Антонина Кузнецова «Кама с собачкой»
Итоги 04.12.2001
Режиссер Кама Гинкас поставил на сцене Московского театра юного зрителя второй спектакль из «чеховской трилогии»
Кама Гинкас — в режиссуре мастер, и это утверждение, как аксиома, не требует доказательств. Во времена торжествующего дилетантизма качество, надо сказать, решающее. Он всегда знает, чего хочет, и добивается своего всеми возможными способами. При этом Гинкас не из тех режиссеров, что, по известному выражению, умирают в артистах. Он никогда за ними не прятался. Гоняет их в хвост и в гриву, но сам всегда впереди. Как Чапаев, на боевом коне.

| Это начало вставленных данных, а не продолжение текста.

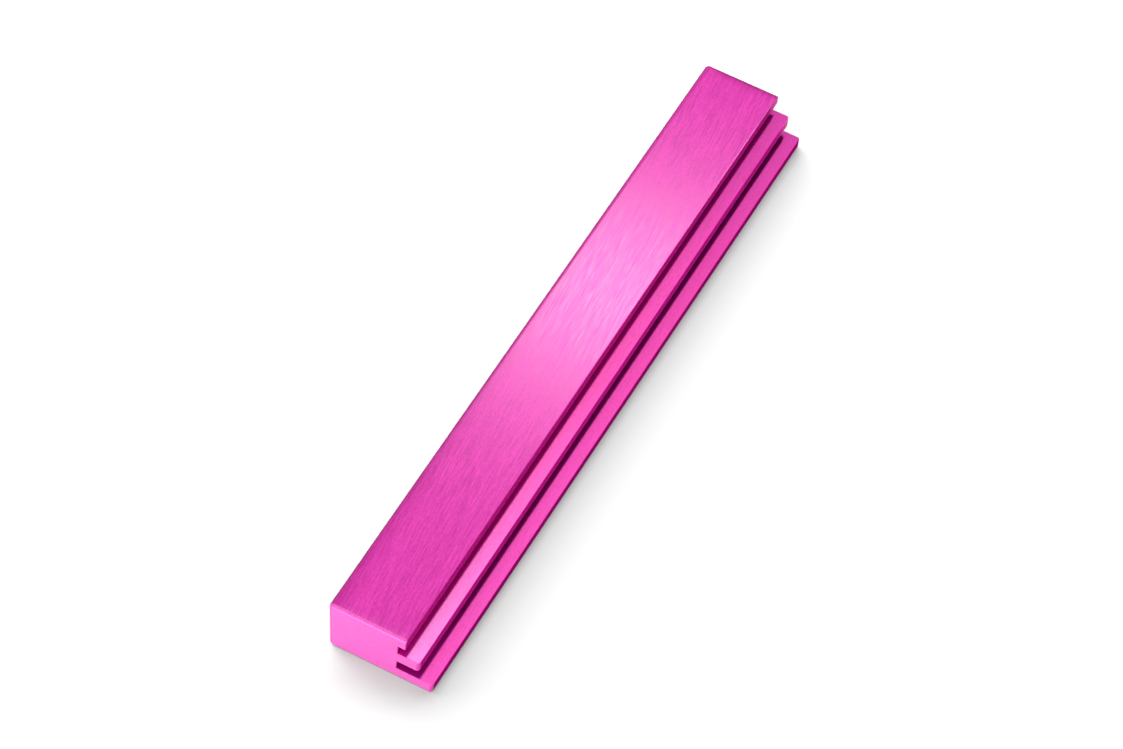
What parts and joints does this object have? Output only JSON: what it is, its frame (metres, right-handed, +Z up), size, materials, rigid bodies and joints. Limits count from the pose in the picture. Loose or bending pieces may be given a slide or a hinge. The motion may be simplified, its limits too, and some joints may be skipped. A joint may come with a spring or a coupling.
{
  "type": "side edge file guide",
  "caption": "Grooved aluminium bar that holds a file magnetically on a sloping side face, at a fixed angle for sharpening a ski's side edges.",
  "frame": {"origin": "middle of the footprint, on the surface that the two glide strips rest on", "axes": "+Y along the bar, +Z up from the base face to the wide top face, -X towards the sloping file seat, +X towards the stepped fins"},
  "size_m": [0.0217, 0.15, 0.0118],
  "materials": {
    "anodised_pink": "brushed, pink anodised",
    "magnet_nickel": "nickel plated, satin",
    "glide_plastic": "natural white low-friction plastic"
  },
  "bodies": {
    "root": {"guide_body": "anodised_pink", "file_magnet_1": "magnet_nickel", "file_magnet_2": "magnet_nickel", "file_magnet_3": "magnet_nickel", "file_magnet_4": "magnet_nickel", "file_magnet_5": "magnet_nickel", "file_magnet_6": "magnet_nickel", "base_glide_strip_seat_side": "glide_plastic", "base_glide_strip_fin_side": "glide_plastic"}
  },
  "joints": []
}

Режиссер он жесткий и даже жестокий. Его хлебом не корми, дай помучить публику, всегда покорно готовую ко всяким неожиданностям. Гинкас полагает, что зритель в театре должен не глазеть по сторонам и ловить кайф, наслаждаясь жизнью, а, напротив, должен страдать, мучиться, ерзать на стуле, чувствовать себя неуютно. Для этого у Гинкаса есть множество приспособлений, и он ими умело пользуется. То детей на сцену выпустит и заставит просить милостыню, то проститутку догола разденет и предложит подмываться на глазах у изумленной публики. Действие в его спектаклях может происходить где угодно — в тесной комнате, на лестнице, на балконе. Зрители хоть и сидят в креслах, но лучше бы стояли, потому что покой им, конечно же, только снится. Их теребят, раздражают, смешат в самых неподходящих местах — словом, управляют, как и актерами, властно и требовательно. Спектакли Гинкаса всегда производят впечатление, даже если кому-то не нравятся. От них трудно отделаться.
Только что выпущенная «Дама с собачкой» объявлена как вторая часть чеховской трилогии под общим названием «Жизнь прекрасна!». Первым был «Черный монах», один из лучших московских спектаклей последних сезонов.
Время и место действия те же. Девятнадцать часов по московскому времени, балкон ТЮЗа. Художник Сергей Бархин установил там дощатый помост, посыпал его желтеньким песочком, кое-где прибавил голубенького (море), водрузил остов лодки — и Ялта готова. Среди нехитрого лодочного хозяйства висит зачем-то деревянная скрипка. Говорят, что завершать трилогию будет «Скрипка Ротшильда».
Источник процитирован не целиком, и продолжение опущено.